Perché quando ci presentiamo con un problema non portiamo con noi anche la soluzione? Uno dei segni più evidenti della caduta della capacità di lavoro degli italiani è questa progressiva trasformazione di molte organizzazioni in luoghi di regressione intellettuale e psicologica (mentre fuori dai nostri confini avviene l’esatto contrario). Luoghi dove viene considerato normale che una persona, prima di muoversi, debba ricevere l’imbeccata dall’alto, l’autorizzazione a pensare, a immaginare, a risolvere in modo autonomo, ad agire.
Perché non parliamo inglese? Con buona pace dei puristi della lingua, l’inglese è la lingua del mondo e soprattutto è la lingua della comunità scientifica e del business. Chi vive di esportazione e di internazionalizzazione (si spera e si conta che siano sempre di più in Italia) deve comunicare in inglese. Pretendere che in azienda le riunioni si tengano in inglese non è una bizzarria, è una buona idea.
Perché alle persone che lavorano non diciamo se stanno andando bene o male? La competitività si incrementa attraverso il miglioramento continuo. Una persona può migliorare solo se riceve precise indicazioni circa il suo operato da coloro che conoscono gli standard da raggiungere per poter sostenere il confronto in modo adeguato e queste persone sono (o dovrebbero essere) i dirigenti. Chiunque operi in un contesto organizzato dovrebbe capire che questi standard non sono una mania dei capi o una assurda pretesa: essi semplicemente sono posti da chi nel mondo ha imparato a fare una cosa meglio di noi. A parità di altre condizioni i clienti andranno da lui e non da noi. E’ una buona cosa ?
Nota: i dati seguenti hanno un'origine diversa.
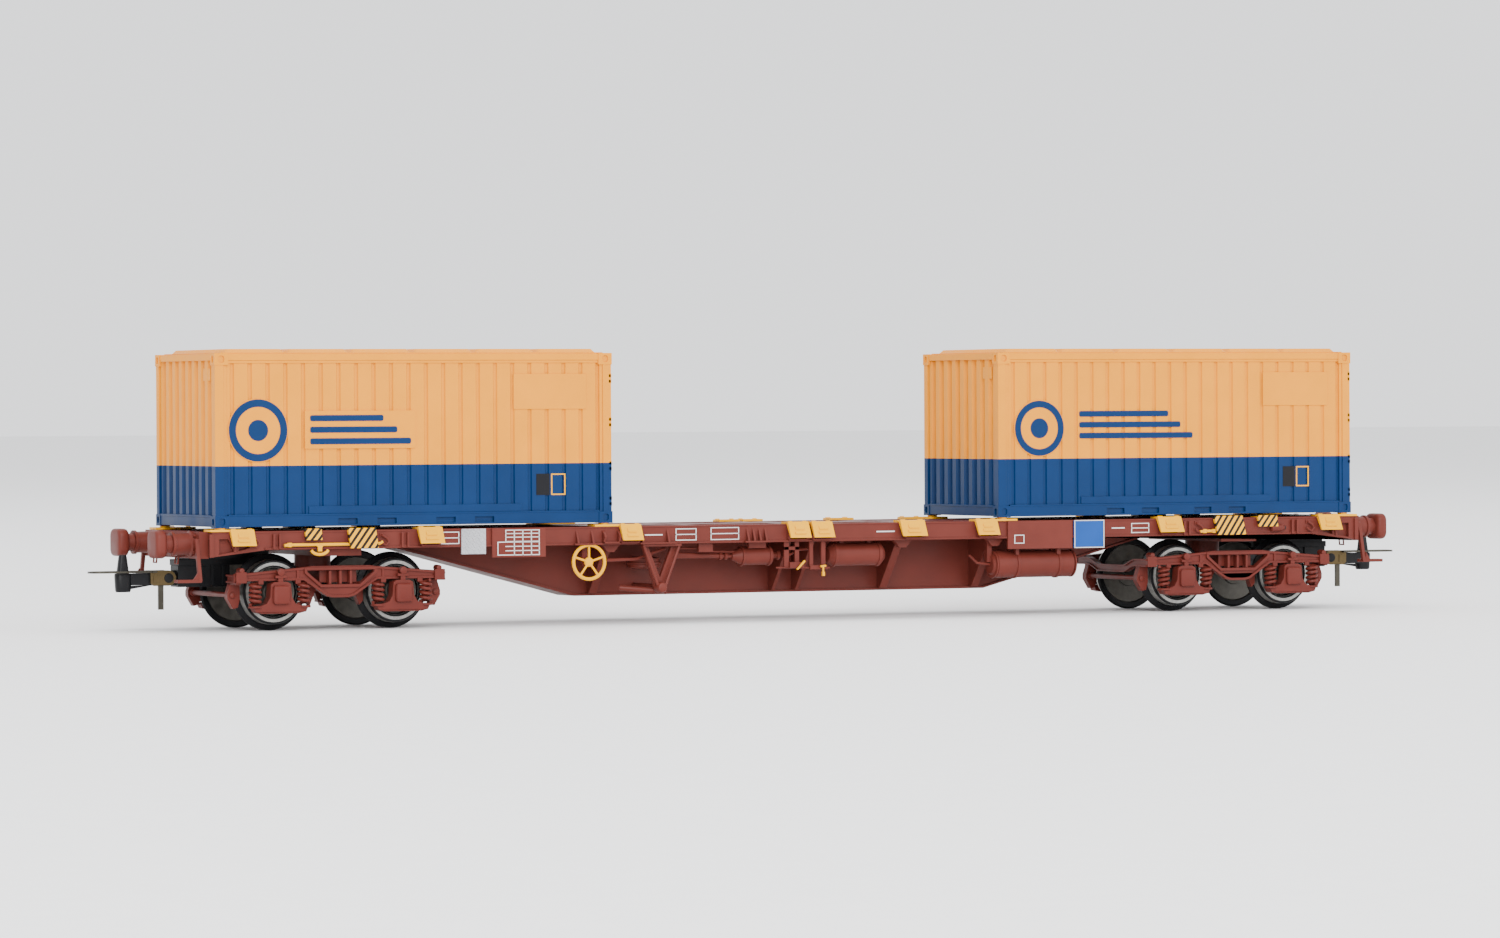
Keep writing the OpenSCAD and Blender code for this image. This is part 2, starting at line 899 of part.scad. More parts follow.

Perché non consolidiamo nulla e dobbiamo cominciare sempre da capo? E’ comprensibile che la gente che lavora abbia fretta. Ma questo non fermarsi mai un momento a riflettere e a sistemare bene ciò che si è costruito con fatica così da farne una solida base per il futuro è comportamento assai solido e incomprensibile. Le organizzazioni, che operando in questo modo non riescono a migliorare, sono così condannate a vivere una perenne emergenza e la cosa più triste è che se ne lamentano.
Perché permettiamo che nelle posizioni di comando finiscano persone incapaci? Vecchio insoluto problema italiano, questo della selezione della classe dirigente è la chiave di volta per dare una risposta alle dieci domande. Nella stragrande maggioranza dei casi (per fortuna non in tutti) in Italia ogni posizione di comando ospita una persona che quasi sicuramente è inadatta al compito. Il punto non è perché questo succeda: le diagnosi abbondano e sono più che circostanziate (anche se non sono servite, per ora, ad invertire la tendenza). Il punto è perché, come italiani, continuiamo a permettere questo scempio che è all’origine di tutti i nostri problemi, nella politica e nella società. Non sarebbe ora che ognuno di noi , in questo campo, cominci a fare quello che può fare nel suo pur piccolo ambito, come per esempio non tollerare oltre un comando che non sia all’altezza?